I’ve been thinking about discipline, and I’ve decided I just don’t like it. It has such negative connotations. We are disciplined early by our parents–I was raised in the early 80s, so that usually meant hard thumps on the rear end or smacks across the face. As adults, if you face discipline at work, for instance, it’s never good.

Yet as a culture, we extol the virtues of self discipline. The opposite is laziness, and one of those seven deadly sins, sloth. Procrastination and ultimately withdrawl and depression are the walls we put uo to safeguard our spirits. You have one of two options — discipline, this negative word, or guilt, for not having discipline. 

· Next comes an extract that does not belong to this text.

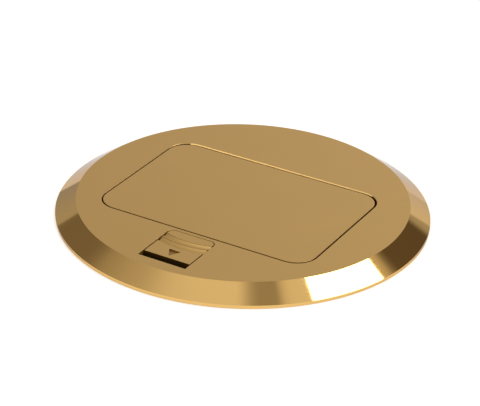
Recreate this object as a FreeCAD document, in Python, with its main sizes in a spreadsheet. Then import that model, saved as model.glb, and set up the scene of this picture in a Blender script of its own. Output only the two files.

Maybe there’s another option.

All hail Lord Pan! This adorable guy joined my altar this week. I love Pan for many reasons, one that He is God of Music, and two, for His imagery and the correlations he has to early imagery of the Satan, and adversarial magic.

When Pan arrived I honored Him by….realizing I hadn’t practiced my music, one of my commitments in this challenge, for about a week. Gulp. My lack of discipline in full display.

Who was I hurting?

Me.

Only me.

Maybe Pan a little bit. 

But really me.

So I read aloud an invocation and pulled out my guitar. I’d forgotten some chords and my fingers hurt. But I chugged through the pieces I’ve been working on for our summer show. (Incidentally one of them, which has become a favorite, is called The Spell.) I also chanted for the first time in just as long. Ugh.

Magic and daily spirituality shouldn’t be, or require, discipline. They are not equal to whallops on the ass. They are gifts to myself. Manifestations toward a better life. 

This week I’m hitting reset. The equinox is coming, and the dark moon, and my son’s first birthday all around the same time. I want to end the month not with discipline, but empowerment. I’m going to try using that word instead.